The defense segment will continue to act as the industry’s backbone while companies rework their operating structures to accelerate recovery in other business segments.

Reduced Military Outlay Sparks M&A Activity:The most expensive and sophisticated products manufactured in the industry are made for military services; however, slowing U.S. defense spending caused the industry’s defense segment to contract in the five years to 2020. Although many top-priority programs were minimally impacted, U.S. military outlays are expected to have declined during the period, according to the federal 2020 budget.

As a result, merger and acquisition activity was prevalent among smaller defense companies looking to diversify through expansion into the commercial industry segment and other military-related divisions. Due to increased merger and acquisition activity, industry enterprise numbers decreased at an annualized rate of 0.5% to 1,324 during the five years to 2020, according to industry research firm IBISWorld.

Fewer large contracts paired with increased defense spending will encourage smaller defense manufacturers in the industry to consolidate and combine their product lines going forward. However, smaller operators are expected to enter the market to fill niche positions in the supply chain. As a result, IBISWorld forecasts the number of companies to increase at an annualized rate of 4.6% to 1,659 over the five years to 2025.

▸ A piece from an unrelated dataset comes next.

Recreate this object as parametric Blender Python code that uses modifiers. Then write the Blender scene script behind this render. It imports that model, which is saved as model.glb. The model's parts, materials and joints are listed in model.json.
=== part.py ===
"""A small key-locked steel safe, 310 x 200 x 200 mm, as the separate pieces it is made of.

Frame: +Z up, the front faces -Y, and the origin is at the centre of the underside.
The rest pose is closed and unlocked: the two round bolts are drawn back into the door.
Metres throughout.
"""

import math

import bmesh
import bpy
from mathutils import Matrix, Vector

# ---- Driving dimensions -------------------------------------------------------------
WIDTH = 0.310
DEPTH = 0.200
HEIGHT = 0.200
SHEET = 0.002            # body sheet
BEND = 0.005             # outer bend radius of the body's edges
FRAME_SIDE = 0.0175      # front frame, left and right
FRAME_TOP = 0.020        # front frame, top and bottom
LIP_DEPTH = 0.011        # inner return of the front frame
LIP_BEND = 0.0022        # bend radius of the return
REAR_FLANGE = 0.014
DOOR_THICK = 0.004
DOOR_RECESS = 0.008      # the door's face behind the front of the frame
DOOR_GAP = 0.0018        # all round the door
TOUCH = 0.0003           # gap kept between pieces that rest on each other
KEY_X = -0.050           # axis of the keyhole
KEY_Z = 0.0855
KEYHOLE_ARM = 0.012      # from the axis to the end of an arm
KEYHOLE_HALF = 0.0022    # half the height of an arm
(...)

Long-Term Agreements Make Inventory More Valuable: To manage the cost of subcontracted parts, aircraft original equipment manufacturers (OEMs) utilize long-term agreements (LTAs) as a way of securing the supply chain and controlling costs. Typical factors considered when entertaining LTAs include the size of the supplier pool for the parts, the time it takes to bring suppliers on board, regulatory requirements and the reputation of the supplier. The LTA obligates the aircraft manufacturer to purchase finished goods produced under the contract. Thus, aircraft parts suppliers’ inventory that is subject to LTAs typically carries higher liquidation values. In contrast, suppliers that are manufacturing to forecasts face deeper discounts because they do not benefit from a guaranteed exit strategy.

Inventory Intended for Active Platforms: Like automobiles, aircraft manufacturers are continually phasing models in and out of production. Inventory manufactured or warehoused for current models typically retains more value than inventory for retired models. While planes remain in operation for many years after being discontinued, predicting the need for replacement parts becomes more challenging. Due to the specialized nature of products and the economics of order-size efficiencies, manufacturers often produce more parts than are ordered and keep the extra quantity on hand as “spares.” With airlines seeking to cut energy costs and optimize their fleets, this practice will be especially important as major industry players, including Boeing and Airbus, replace older aircraft with newer, fuel-efficient models. Inactive spares typically retain minimal value in a liquidation scenario.

Raw Material Lead Times Impact Value: Some aircraft components require the use of specialty metals in proprietary forms to meet performance requirements. These alloys may be lighter or have different chemical properties that enable them to wear longer and withstand greater stress, but the lead times for these raw materials can be lengthy – six or more months in some cases. Manufacturers producing these types of products, including castings, forgings, various nickel alloys and aviation-grade aluminum and titanium, among other alloys, should be procuring these materials subject to their existing orders or LTAs. If a company faced liquidation, these raw materials would likely retain a higher value, as the customer contracting the parts would be motivated to purchase in order to minimize disruption and production delays. In some cases, these metals are being purchased from the OEM or the agent of the OEM, increasing the likelihood they would buy them back in a liquidation.